There are lots of positives here and relatively few negatives. Chief among the former is the realistic manner in which the Guarneri Evolution, working in the context of my system and my room, was able to suggest the natural textures and colors of musical sounds. Listening to its way with instrumental and vocal timbres was almost like viewing and touching a rare Sarouk rug, or drinking a 40-year-old Armagnac. For the listener who delights, above all else, in the rich, saturated, velvety tones of real instruments and voices, I can think of no more appropriate loudspeaker.
Obviously, there are loudspeakers that can scale greater dynamic heights with the sort of gear that I own—yet the vast majority of those are large and costly, and they ask the listener to make sacrifices in other performance areas. Viewed in the context of traditional high-end speakers, there’s a lot of competition at or below the Guarneri Evolution’s price. Of the models with which I’m familiar, the Quad ESL-2905 ($12,499/pair), Vivid B1 ($14,990/pair), and, especially, Wilson Audio Sophia 3 ($17,600/pair) offer similar levels of musical involvement, albeit with different combinations of sonic strengths.

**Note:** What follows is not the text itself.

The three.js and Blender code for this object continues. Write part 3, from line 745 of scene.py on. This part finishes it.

Judged solely on the basis of technology for the dollar, all three would appear to offer greater value—though it’s less easy to estimate the worth of the handcrafting that makes the Guarneri Evolution what it is.

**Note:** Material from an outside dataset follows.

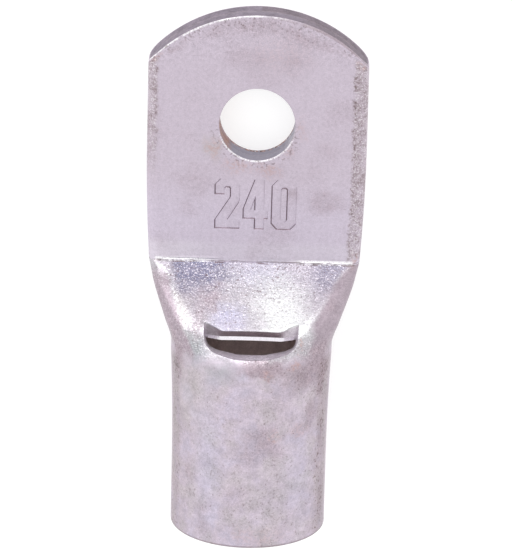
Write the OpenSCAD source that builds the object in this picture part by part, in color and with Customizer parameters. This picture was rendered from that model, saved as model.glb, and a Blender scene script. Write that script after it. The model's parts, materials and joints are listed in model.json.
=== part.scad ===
// Tubular cable lug: a copper tube, round at one end for the conductor and pressed flat at the other
// into a palm with a stud hole. The palm lies on its back, with its mounting face down at Z = 0.
// The origin is the centre of the stud hole on the mounting face. +Y points to the palm's tip.

/* [Barrel] */
// Outside diameter of the tube
barrel_od = 26.5; // [22:0.5:32]
// Thickness of the tube's wall
wall = 2.75; // [2:0.05:3.5]
// Distance from the stud hole to the open end of the barrel
barrel_reach = 69.5; // [64:0.5:95]
// Depth of the round bore, from the open end
bore_depth = 30; // [15:0.5:30]

/* [Palm] */
// Width of the palm
palm_w = 37.6; // [33:0.2:44]
// Distance from the stud hole to the palm's tip
tip_reach = 19.6; // [15:0.2:26]
// Radius of the rounded tip
tip_r = 24.5; // [23:0.5:40]
// Diameter of the stud hole
stud_hole_d = 13; // [6:0.5:17]
// Distance from the stud hole to the crease where the palm ends
crease_reach = 25; // [20:0.5:28]

/* [Neck] */
// Angle of the front wall where it climbs from the palm
slope = 60; // [56:0.5:64]
// How much wider than round the tube still is where the neck ends
oval = 0.5; // [0.1:0.1:1]

/* [Sight window] */
// Width of the window across the tube
window_w = 15.4; // [10:0.2:17]
// Distance from the crease to the window's edge in the barrel
rim_reach = 10.9; // [10:0.1:12]
// Distance from the crease to the window's edge in the sloping wall
lip_reach = 7.8; // [6.5:0.1:8.2]
// Radius of the window's corners in the barrel
rim_corner_r = 2.3; // [0.5:0.1:3]

/* [Hidden] */
$fn = 96;

// Two walls of the tube lie pressed together in the palm.
palm_t = 2 * wall;
barrel_r = barrel_od / 2;
bore_r = barrel_r - wall;
climb = barrel_od - palm_t;

// Shares of a section's height that its rounded corners take. The press flattens the front wall,
// while the back keeps more of the tube's roundness.
front_corner = 0.32;
back_corner = 1 - front_corner;
palm_corner_r = front_corner * palm_t;

// Places along the lug, all measured from the stud hole.
crease_y = -crease_reach;
lip_y = crease_y - lip_reach;
rim_y = crease_y - rim_reach;
neck_end_y = crease_y - 13;
oval_end_y = neck_end_y - 20;
end_y = -barrel_reach;
bore_stop_y = end_y + bore_depth;
// The palm's edges start to draw in just behind the stud hole's centre.
draw_in_y = -4;
// How far each edge has drawn in at the crease.
pinch = 0.7;
// Length behind the crease over which the sides draw in to the barrel.
narrowing = 11;

// The front wall rises straight to its shoulder and then gently on to the barrel's full height.
shoulder_sag = 1.3;
shoulder_round = 2.5;
crown_run = 11;
top_reach = climb / tan(slope);
// The cavity's roof bends this much later than the outside, so that the wall keeps its thickness.
roof_lag = wall * tan(slope / 2);
// Height of the slit that the cavity ends in, between the pressed walls.
slit_h = 0.3;

// Lip of the window: its straight part, and how far its ends run up the slope.
lip_flat_w = 0.83 * window_w;
lip_ear = 1.8;

// Steps of the mesh around half of a section: each flat face, and the fold between them.
flat_steps = 7;
fold_steps = 12;
fold_start = 0.38;
// Clear overrun of a cutter past what it cuts.
over = 1;
// The neck's skins stay this far inside the round barrel and the round bore where they run into them.
seam = 0.05;

function mix(a, b, share) = a + (b - a) * share;
function clamp01(v) = min(1, max(0, v));
function ease(v) = let (u = clamp01(v)) u * u * (3 - 2 * u);
function span(a, b, n) = [for (i = [0:n - 1]) mix(a, b, i / n)];

// Height of the front wall above the palm's face.
function front_rise(y) =
    let (
        run = crease_y - y,
        line = run * tan(slope),
        crown = climb - shoulder_sag * pow(1 - clamp01((run - top_reach + 2) / crown_run), 2),
        near = max(shoulder_round - abs(line - crown), 0)
    )
    run <= 0 ? 0 : min(line, crown) - near * near / (4 * shoulder_round);

// Share of the way along the stretch where the tube turns from slightly oval to round.
function oval_share(y) = clamp01((neck_end_y - y) / (neck_end_y - oval_end_y));

// Half of the width across the folds.
function half_width(y) =
    let (
        palm_share = clamp01((draw_in_y - y) / (draw_in_y - crease_y)),
        neck_share = clamp01((crease_y - y) / narrowing)
    )
    y > crease_y ? palm_w / 2 - pinch * palm_share * palm_share
    : y > neck_end_y ?
        mix(palm_w / 2 - pinch, barrel_r + oval, (neck_share + ease(neck_share)) / 2)
    : barrel_r + oval * pow(1 - oval_share(y), 2);

// A section is [half width, lowest z, height, radius of its back corners, radius of its front ones].
// Its fold is squashed flat in the palm, and opens into a full round behind the crease.
function section(y, half_w, floor_z, height, round_r) =
    let (
        opened = ease((crease_y - y) / 3),
        back_r = min(mix(front_corner, back_corner, opened) * height, round_r),
        front_r = mix(front_corner * height, height - back_r, opened)
    )
    [half_w, floor_z, height, back_r, front_r];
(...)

Which brings us to where we began: Some people don’t mind paying a premium for all the things that make a difference, as long as the difference is one that matters to them. For domestic audio enthusiasts who are pleased by golden, not gray, to whom the hue and the flesh are nearly everything (and musical momentum, flow, and touch are everything else), a device such as the Guarneri Evolution might be worth whatever Sonus Faber asks for it. Warmly recommended.